Each style has separate pools for prefix, middle, and suffix. The generator draws one from each pool at random and joins them. Because all three pools share the same phonetic character — dwarven pools use hard stops and back vowels, elven pools use soft sibilants and open vowels — every result sounds like it comes from the same culture. This is more consistent than a single flat word pool where unrelated sounds can land next to each other.
Can I use these names in a published novel or commercial tabletop product?
Yes. Names produced here are free to use in any personal or commercial project — published fiction, paid tabletop supplements, video games, anything. Generated proper nouns are not copyrightable. No attribution is required and you retain full ownership of anything you build around them.

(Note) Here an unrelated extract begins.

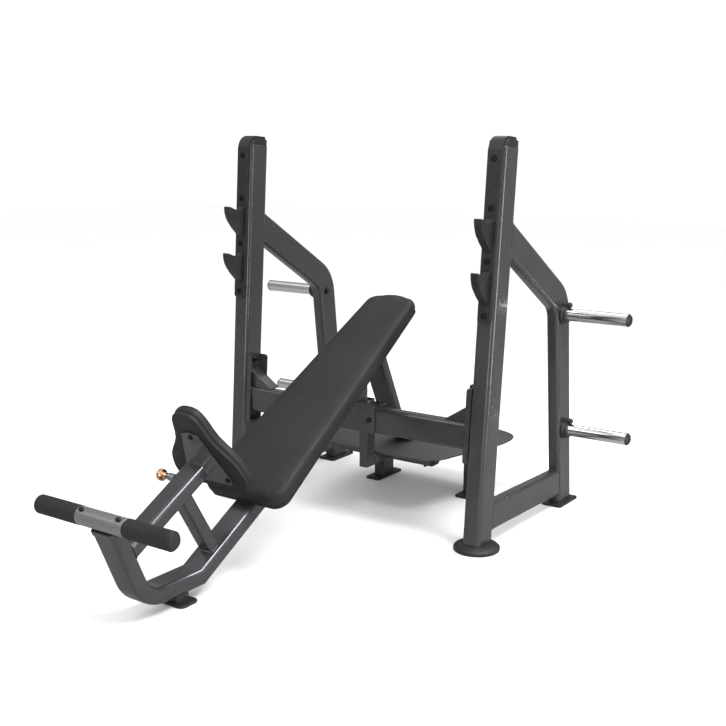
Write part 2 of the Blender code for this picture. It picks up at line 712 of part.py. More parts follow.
# Foot rest: a steel sleeve and core, carried on a saddle, with two rubber grips.
steel = [
    (-GRIP_END + 0.010, 0), (-GRIP_END + 0.010, CORE_R), (-SLEEVE_HALF, CORE_R),
    (-SLEEVE_HALF, SLEEVE_R - 0.002), (-SLEEVE_HALF + 0.002, SLEEVE_R), (SLEEVE_HALF - 0.002, SLEEVE_R),
    (SLEEVE_HALF, SLEEVE_R - 0.002), (SLEEVE_HALF, CORE_R), (GRIP_END - 0.010, CORE_R), (GRIP_END - 0.010, 0),
]
turned("footrest_bar", steel, footrest_centre, X, PAINT, 36)
saddle = prism(
    "saddle", rounded_rectangle(SPINE_W - 0.002, SPINE_D + 0.004, 0.010, 3),
    post_top + POST_UP * 0.006, X, POST_BACK, 0.016, PAINT, 0.0,
)
saddle_bore = turned(
    "saddle_bore", [(-0.1, 0), (-0.1, SLEEVE_R + GAP), (0.1, SLEEVE_R + GAP), (0.1, 0)],
    footrest_centre, X, PAINT, 36,
)
combine(spine, saddle, "UNION")
combine(spine, saddle_bore, "DIFFERENCE")
for side_sign, side_name in ((-1, "left"), (1, "right")):
    inside = SLEEVE_HALF + GAP
    grip = [
        (inside, CORE_R + GAP), (inside, GRIP_R - 0.002), (inside + 0.002, GRIP_R),
        (GRIP_END - 0.006, GRIP_R), (GRIP_END - 0.001, GRIP_R - 0.004), (GRIP_END, GRIP_R - 0.009),
        (GRIP_END, 0), (GRIP_END - 0.0095, 0), (GRIP_END - 0.0095, CORE_R + GAP),
    ]
    turned(f"grip_{side_name}", grip, footrest_centre, X * side_sign, RUBBER, 36)
    head = [(0, 0), (0, 0.0085), (0.006, 0.0085), (0.008, 0.006), (0.008, 0)]
    seat = footrest_centre + X * side_sign * 0.083 + Vector((0, -0.5, 0.866)) * (SLEEVE_R + GAP)
    turned(f"footrest_bolt_{side_name}", head, seat, Vector((0, -0.5, 0.866)), ZINC, 20)

# Seat tube, its strut and the pull pin.
post_face = footrest_centre + POST_BACK * (SPINE_D / 2 + GAP)
seat_axis = seat_point(0, 0, SEAT_V)
tube_low = seat_axis + SEAT_DIR * ((post_face - seat_axis).dot(POST_BACK) / SEAT_DIR.dot(POST_BACK))
tube_high = seat_point(0, SEAT_TUBE_END, SEAT_V)
outer_tube = tube(
    "seat_tube", [tube_low, tube_high], (SEAT_TUBE_W, SEAT_TUBE_D, SEAT_TUBE_R), X, PAINT,
    cuts=(POST_BACK, None),
)
strut_dir = Vector((0, -0.5, 0.866)).normalized()
strut_mid = Vector((0, -0.868, 0.272))
spine_face = incline_point(0, 0, GAP)
seat_face = seat_point(0, 0, SEAT_V - SEAT_TUBE_D / 2 - GAP)
strut_low = strut_mid + strut_dir * ((spine_face - strut_mid).dot(SPINE_OUT) / strut_dir.dot(SPINE_OUT))
strut_high = strut_mid + strut_dir * ((seat_face - strut_mid).dot(SEAT_OUT) / strut_dir.dot(SEAT_OUT))
tube(
    "seat_strut", [strut_low, strut_high], (STRUT_W, STRUT_D, 0.012), X, PAINT, cuts=(SPINE_OUT, SEAT_OUT),
)

pin_centre = seat_point(0, PIN_S, SEAT_V + PIN_RISE)
tube_face = SEAT_TUBE_W / 2
pin_hole = turned(
    "pin_hole", [(0.030, 0), (0.030, 0.0066), (0.060, 0.0066), (0.060, 0)], pin_centre, -X, PAINT, 20,
)
combine(outer_tube, pin_hole, "DIFFERENCE")
housing = [
    (tube_face + GAP, 0.0066), (tube_face + GAP, 0.0135), (0.070, 0.0135), (0.073, 0.0115), (0.073, 0.0066),
]
turned("pin_housing", housing, pin_centre, -X, ZINC, 24)
post_half = SEAT_TUBE_W / 2 - WALL - SEAT_SLIP
tip = post_half + GAP
pull_pin = [
    (tip, 0), (tip, 0.0045), (tip + 0.001, 0.0060), (0.080, 0.0060), (0.080, 0.0110), (0.090, 0.0125),
    (0.098, 0.0200), (0.104, 0.0215), (0.112, 0.0205), (0.118, 0.0150), (0.121, 0.0080), (0.122, 0),
]
turned("pull_pin", pull_pin, pin_centre, -X, COPPER, 28)

# Seat: post, plate, board and cushion, in the frame of the seat tube.
shrink = 2 * (WALL + SEAT_SLIP)
seat_post = tube(
    "seat_post", [seat_point(0, SEAT_POST_LOW, SEAT_V), seat_point(0, SEAT_PLATE_S - GAP, SEAT_V)],
    (SEAT_TUBE_W - shrink, SEAT_TUBE_D - shrink, SEAT_TUBE_R - WALL - SEAT_SLIP), X, CHROME, 0.0025,
)
for number in range(5):
    hole = turned(
        f"seat_hole_{number}", [(0.030, 0), (0.030, 0.0070), (0.045, 0.0070), (0.045, 0)],
        seat_point(0, PIN_S - SEAT_HOLE_PITCH * number, SEAT_V + PIN_RISE), -X, CHROME, 16,
    )
    combine(seat_post, hole, "DIFFERENCE")
plate_half = [(0.0, 0.700), (0.090, 0.700), (0.097, 0.707), (0.097, 0.735), (0.036, 0.915), (0.0, 0.923)]
prism(
    "seat_plate", mirrored(plate_half), seat_point(0, SEAT_PLATE_S + 0.003, 0), X, SEAT_OUT, 0.006, PAINT,
)
seat_half = spline([
    (0.0, 0.668), (0.120, 0.672), (0.166, 0.712), (0.152, 0.796),
    (0.089, 0.883), (0.064, 0.964), (0.038, 0.998), (0.0, 1.006),
])
seat_outline = mirrored(seat_half)
prism(
    "seat_board", offset_outline(seat_outline, 0.005), seat_point(0, SEAT_PLATE_S + 0.006 + GAP + 0.006, 0),
    X, SEAT_OUT, 0.012, BOARD,
)
cushion(
    "seat_pad", seat_outline, lambda b: 0.034, seat_point(0, SEAT_PLATE_S + 0.018 + 2 * GAP, 0),
    X, SEAT_OUT, SEAT_DIR, 0.014, 0.004, VINYL,
)

# Back pad on its board, held off the spine by a wedge.
PAD_DIR = Vector((0, math.cos(PAD_TILT), math.sin(PAD_TILT)))
PAD_OUT = Vector((0, -math.sin(PAD_TILT), math.cos(PAD_TILT)))
pad_outline = mirrored(tapered_half(PAD_HALF, PAD_LENGTH, PAD_CORNER, PAD_BOW))
pad_base = incline_point(0, PAD_LOW, GAP)


def pad_height(b):
    """Thickness of the cushion alone, thinning towards the head."""
    share = b / PAD_LENGTH
    return PAD_DEPTH[0] + (PAD_DEPTH[1] - PAD_DEPTH[0]) * share - PAD_BOARD


prism(
    "back_pad_board", offset_outline(pad_outline, 0.006), pad_base + PAD_OUT * (PAD_BOARD / 2),
    X, PAD_DIR, PAD_BOARD, BOARD,
)
cushion(
    "back_pad", pad_outline, pad_height, pad_base + PAD_OUT * (PAD_BOARD + GAP), X, PAD_DIR, PAD_OUT,
    0.018, 0.006, VINYL,
)
wedge_rise = math.tan(PAD_TILT - INCLINE)
wedge = [(0.16, GAP), (SPINE_END - PAD_LOW, GAP)]
wedge += [(a, a * wedge_rise - GAP) for a in (SPINE_END - PAD_LOW, 0.16)]
prism("pad_wedge", wedge, incline_point(0, PAD_LOW, 0), SPINE_DIR, SPINE_OUT, 2 * WEDGE_HALF, PAINT)

# Centre bracket: clamps the spine to the cross member.
clamp_y = CROSS_Y[0] - GAP
clamp = box("centre_bracket", (-0.117, clamp_y - 0.006, 0.384), (0.117, clamp_y, 0.502), PAINT)
rear = HANGER_Y[0] - GAP
lid_z = CROSS_Z[1] + GAP
lid = box("bracket_lid", (-0.117, CROSS_Y[0] - 0.004, lid_z), (0.117, rear, lid_z + 0.0057), PAINT)
combine(clamp, lid, "UNION")
block = box("bracket_block", (-0.060, CROSS_Y[1] + GAP, 0.395), (0.060, rear, CROSS_Z[1] + 0.003), PAINT)
combine(clamp, block, "UNION")
spine_under = incline_point(0, 0, -SPINE_D - GAP)
rise_front = spine_under.z + math.tan(INCLINE) * (CROSS_Y[0] - spine_under.y)
rise_rear = spine_under.z + math.tan(INCLINE) * (CROSS_Y[1] - 0.006 - spine_under.y)
riser = [
    (CROSS_Y[0], CROSS_Z[1] + 0.002), (CROSS_Y[1] - 0.006, CROSS_Z[1] + 0.002),
    (CROSS_Y[1] - 0.006, rise_rear), (CROSS_Y[0], rise_front),
]
combine(clamp, prism("bracket_riser", riser, Vector((0, 0, 0)), Y, Z, 0.092, PAINT), "UNION")
for side_sign, side_name in ((-1, "left"), (1, "right")):
    head = [(0, 0), (0, 0.010), (0.006, 0.010), (0.008, 0.008), (0.008, 0)]
    seat = Vector((side_sign * 0.092, CROSS_Y[0] - 0.006 - 2 * GAP, 0.435))
    turned(f"bracket_bolt_{side_name}", head, seat, -Y, ZINC, 20)

# Pad strut from the spine down to the deck, bent above it.
brace_dir = Vector((0, -STRUT_SLOPE, 1.0)).normalized()
brace_knee = Vector((0, *STRUT_KNEE))
spine_face = incline_point(0, 0, SPINE_R - SPINE_D)
brace_high = brace_knee + brace_dir * ((spine_face - brace_knee).dot(SPINE_OUT) / brace_dir.dot(SPINE_OUT))
brace_low = Vector((0, STRUT_FOOT_Y, DECK_Z + GAP))
brace_path = [brace_low] + round_corner(brace_low, brace_knee, brace_high, 0.050, 5) + [brace_high]
pad_strut = tube("pad_strut", brace_path, (SPINE_W, 0.044, 0.012), X, PAINT, cuts=(Z, SPINE_OUT))
spine_line = (incline_point(0, 0, -SPINE_D / 2), SPINE_DIR)
trim_to(pad_strut, "pad_strut_trim", (SPINE_W, SPINE_D, SPINE_R), X, spine_line)

# Spotter platform: hanger, base tube, cross bar, legs, feet and deck.
hanger_mid = sum(HANGER_Y) / 2
tube(
    "hanger_post", [Vector((0, hanger_mid, BASE_TUBE_Z[0])), Vector((0, hanger_mid, CROSS_Z[1]))],
    (HANGER_W, HANGER_Y[1] - HANGER_Y[0], 0.008), X, PAINT,
)
base_z = (BASE_TUBE_Z[0] + BASE_TUBE_Z[1]) / 2
bar_y = 0.635
base_tube = tube(
    "base_tube", [Vector((0, HANGER_Y[1] + GAP, base_z)), Vector((0, bar_y - 0.030 - GAP, base_z))],
    (HANGER_W, BASE_TUBE_Z[1] - BASE_TUBE_Z[0], 0.008), X, PAINT,
)
front_y = sum(FRONT_BAR_Y) / 2
for side_sign, side_name in ((-1, "left"), (1, "right")):
    inside = Vector((side_sign * (HANGER_W / 2 - 0.001), front_y, base_z))
    outside = Vector((side_sign * FRONT_BAR_X, front_y, base_z))
    arm_size = (FRONT_BAR_Y[1] - FRONT_BAR_Y[0], BASE_TUBE_Z[1] - BASE_TUBE_Z[0] - 0.0004, 0.008)
    arm = tube(f"front_arm_{side_name}", [inside, outside], arm_size, Y, PAINT)
    combine(base_tube, arm, "UNION")
bar_z = sum(CROSS_BAR_Z) / 2
tube(
    "deck_cross_bar", [Vector((-0.285, bar_y, bar_z)), Vector((0.285, bar_y, bar_z))],
    (0.060, CROSS_BAR_Z[1] - CROSS_BAR_Z[0], 0.010), Y, PAINT,
)
deck_half = spline([
    (0.0, 0.0), (0.200, 0.006), (0.262, 0.026), (0.296, 0.074), (0.312, 0.140), (0.345, 0.270),
    (0.386, 0.440), (0.352, 0.570), (0.200, 0.620), (0.0, DECK_REAR - DECK_FRONT),
])
deck_outline = mirrored(deck_half)
prism("deck", deck_outline, Vector((0, DECK_FRONT, DECK_Z - DECK_T / 2)), X, Y, DECK_T, PAINT, 0.002)
for side_sign, side_name in ((-1, "left"), (1, "right")):
    x = side_sign * DECK_FOOT_X
    leg_y = sum(DECK_FOOT_Y) / 2
    tube(
        f"deck_leg_{side_name}",
        [Vector((x, leg_y, 0.010 + GAP)), Vector((x, leg_y, CROSS_BAR_Z[0] - GAP))],
        (0.050, 0.110, 0.020), X, PAINT,
    )
    plate = rounded_rectangle(0.075, DECK_FOOT_Y[1] - DECK_FOOT_Y[0], 0.012, 3)
    prism(f"deck_foot_{side_name}", plate, Vector((x, leg_y, 0.005)), X, Y, 0.010, PLASTIC, 0.002)

# The origin goes under the middle of the whole bench.
shown = [obj for obj in bpy.data.objects if not obj.hide_render]
reach = [corner[1] for obj in shown for corner in obj.bound_box]
shift = Matrix.Translation((0, -(min(reach) + max(reach)) / 2, 0))
for obj in bpy.data.objects:
    obj.data.transform(shift)
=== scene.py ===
"""Looks of the incline press bench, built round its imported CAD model. Metres, +Z up, +Y to the rear.

The floor is z = 0, the plane of symmetry is x = 0 and the lifter sits facing -Y.
"""

import json
import math
import random

import bmesh
import bpy
from mathutils import Matrix, Vector
from mathutils.bvhtree import BVHTree

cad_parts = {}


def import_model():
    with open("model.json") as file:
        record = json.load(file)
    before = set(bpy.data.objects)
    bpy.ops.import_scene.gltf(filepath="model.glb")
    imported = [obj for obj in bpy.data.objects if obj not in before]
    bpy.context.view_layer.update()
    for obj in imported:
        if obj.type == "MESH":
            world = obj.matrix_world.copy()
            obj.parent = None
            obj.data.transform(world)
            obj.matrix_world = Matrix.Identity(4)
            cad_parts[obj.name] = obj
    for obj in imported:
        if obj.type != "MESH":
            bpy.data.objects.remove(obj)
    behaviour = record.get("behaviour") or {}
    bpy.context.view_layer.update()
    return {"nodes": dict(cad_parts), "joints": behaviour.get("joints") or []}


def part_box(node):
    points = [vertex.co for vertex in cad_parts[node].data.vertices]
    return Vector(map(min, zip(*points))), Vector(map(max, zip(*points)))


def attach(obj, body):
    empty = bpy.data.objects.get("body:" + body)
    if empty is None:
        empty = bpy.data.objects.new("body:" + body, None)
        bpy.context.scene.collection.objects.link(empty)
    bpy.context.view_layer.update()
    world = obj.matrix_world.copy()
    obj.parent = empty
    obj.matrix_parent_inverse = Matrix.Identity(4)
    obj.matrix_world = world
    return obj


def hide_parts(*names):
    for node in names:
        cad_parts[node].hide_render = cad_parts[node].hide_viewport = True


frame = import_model()

X = Vector((1, 0, 0))
Y = Vector((0, 1, 0))
Z = Vector((0, 0, 1))
SIDES = (("left", -1), ("right", 1))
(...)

What is the difference between the epic and dark styles in practice?
Epic prefixes lean on resonant Latin-adjacent roots — "Aur", "Sol", "Eld" — paired with suffixes like " Kingdom" or " Empire" that signal established, legitimate power. Dark prefixes carry explicit menace — "Blight", "Dread", "Fell" — and the suffixes shift to " Abyss", " Wastes", " Shroud". The suffix list is the fastest way to signal the political character of a realm without adding a separate descriptor.
Is it possible to get duplicate names in one batch?
Yes. All three layers are sampled with replacement independently, so the same prefix, middle, or suffix can appear more than once in a single run. The pools are large enough that full duplicates are uncommon in batches of 10 or fewer, but they are possible. If you need guaranteed-unique results, run smaller batches and discard any repeats.
How do I adapt a generated name so it feels more original?
Treat the output as a phonetic scaffold. Swap the suffix for a geographic term that fits your world's language — replacing " Realm" with a made-up equivalent keeps the sound while removing the generic English word. Merging the prefix of one result with the suffix of another is a quick way to create a name no batch will have produced before. The goal is to use the style pool as a tonal anchor, not a final answer.